Reconstructing a model from Tensorflow

willy · January 21, 2019, 3:36am

Hello,

I recently learned PyTorch and was trying to recreate a DCGAN that I coded up in TensorFlow. However, I was having issues with the performance. In the TensorFlow model, it was able to generate reasonable looking MNIST images and CELEBA faces. However, for the same model in PyTorch, the loss for discriminator converges to 0 and the loss for generator steadily increases.

Now, the model recreated in PyTorch migh’t not be exactly the same as some of the functions in PyTorch is slightly different than TensorFlow. For instance, for convolution:
TensorFlow:
tf.layers.conv2d(relu1, 256, 5, strides=2, padding='same')
tf.layers.conv2d_transpose(x1,128,5,strides=2, padding='same')
PyTorch:
nn.Conv2d(128,256, 5 , 2, 2)
nn.ConvTranspose2d(256,128,5,2,2)

Similarly for Batch Normalization
TensorFlow:
tf.layers.batch_normalization(x1,training=is_train)
PyTorch:
nn.BatchNorm2d(256,momentum=0.99,eps=0.001)

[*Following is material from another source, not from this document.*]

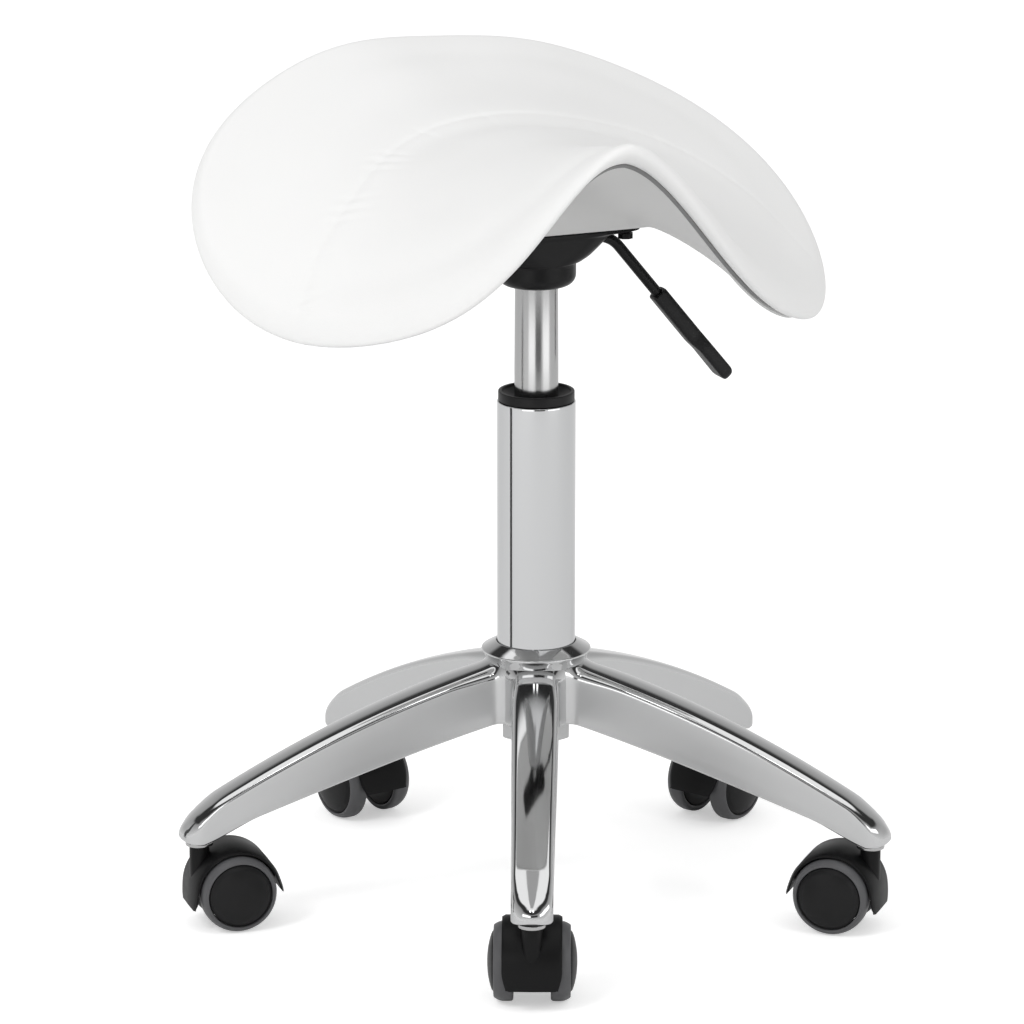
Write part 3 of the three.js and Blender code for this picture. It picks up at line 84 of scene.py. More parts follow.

As you can see, I copied over the default TensorFlow parameters to PyTorch. I am also aware that channel axis is different between PyTorch and TensorFlow. I even permuted the inputs and outputs to match the behaviour of TensorFlow. However, nothing seems to be helping.

I also thought that maybe it is the different model initialization. Below are the generated images from an untrained network (it is a grid of images):

TensorFlow

PyTorch

PyTorch (manual Xavier Uniform Initialization)

It seems like the default initialization for PyTorch is very different from TensorFlow. What kind of initialization does PyTorch use?
Even when using Xaiver Initialization though, I still get the same behavior. Increasing the learning rate of generator does prevent the loss of discriminator decaying to 0 and the loss of generator increasing, but the model fails to learn anything useful.
PyTorch

TensorFlow (ran with fewer iterations)

Does anyone know what could be causing this?

Here are the loss of discriminator and generator:
PyTorch (broken)
https://pastebin.com/Mqjjrzmd
TensorFlow (correct)
https://pastebin.com/xGuALVT2

Here are the code for the model and training:
PyTorch (broken)
https://pastebin.com/C5CMePYB
TensorFlow (correct)
https://pastebin.com/aWxABTCa

Thank you very much for your time and help!

Tony-Y · January 21, 2019, 7:15am

Can’t the Pytorch DCGAN example help you?

willy · January 21, 2019, 7:33am

Thank you for the response! Yes, I have looked at other examples of DCGAN. My goal isn’t to implement a DCGAN but rather implement a DCGAN that I previous implemented in TensorFlow in order to help me better understand PyTorch. My question is why the model doesn’t work when it works in TensorFlow? It is probably some PyTorch convention that I missed that doesn’t exist in TensorFlow.

Also, here are some examples of generated images after training it for a couple of seconds

It appears that the model is already suffering mode collapse.

How could this be if it was working perfectly on TensorFlow?

Tony-Y · January 21, 2019, 8:14am

How does it work when using the default parameters for nn.BatchNorm2d (eps=1e-05 , momentum=0.1)?

willy · January 21, 2019, 8:02pm

Same issue. I changed the parameters because those are the default parameters for TensorFlow.

Also, another thing that I noticed is that, in the PyTorch implementation, the discriminator loss starts out very low. How can that be? I couldn’t see any difference in the loss functions between the 2 implementations.

Tony-Y · January 22, 2019, 5:33am

There should be no large difference between nn.BCELoss() and nn.BCEWithLogitsLoss(), but how about trying to replace nn.BCEWithLogitsLoss() in your code with nn.BCELoss()? The PyTorch DCGAN example use nn.BCELoss(), but presumably its use is just for simplicity.

willy · January 22, 2019, 6:09am

I tried BCELoss before and I still observed the same effect. Isn’t BCEWithLogitsLoss superior though? because of numerical stability issues with BCELoss?

Tony-Y · January 22, 2019, 6:17am

You are right. I just doubted BCEWithLogitsLoss.

willy · January 22, 2019, 6:36am

I did as well, but changing it still had the same outcome. I also noticed a missing leaky RELU layer in my discriminator model when compared to the TensorFlow implementation. I changed that as well as well as the alpha value for the leaky RELU to match TensorFlow’s default parameter. I am still getting the same outcome.

Tony-Y · January 22, 2019, 6:58am

Some people joining in this forum cannot probably decipher the Tensorflow code. Please outline the deep learning architecture used in your Tensorflow code. So, you would get more helps.

willy · January 22, 2019, 7:35am

Okay. Although my main concern isn’t with the architecture, but rather why the architecture work in TensorFlow but not PyTorch.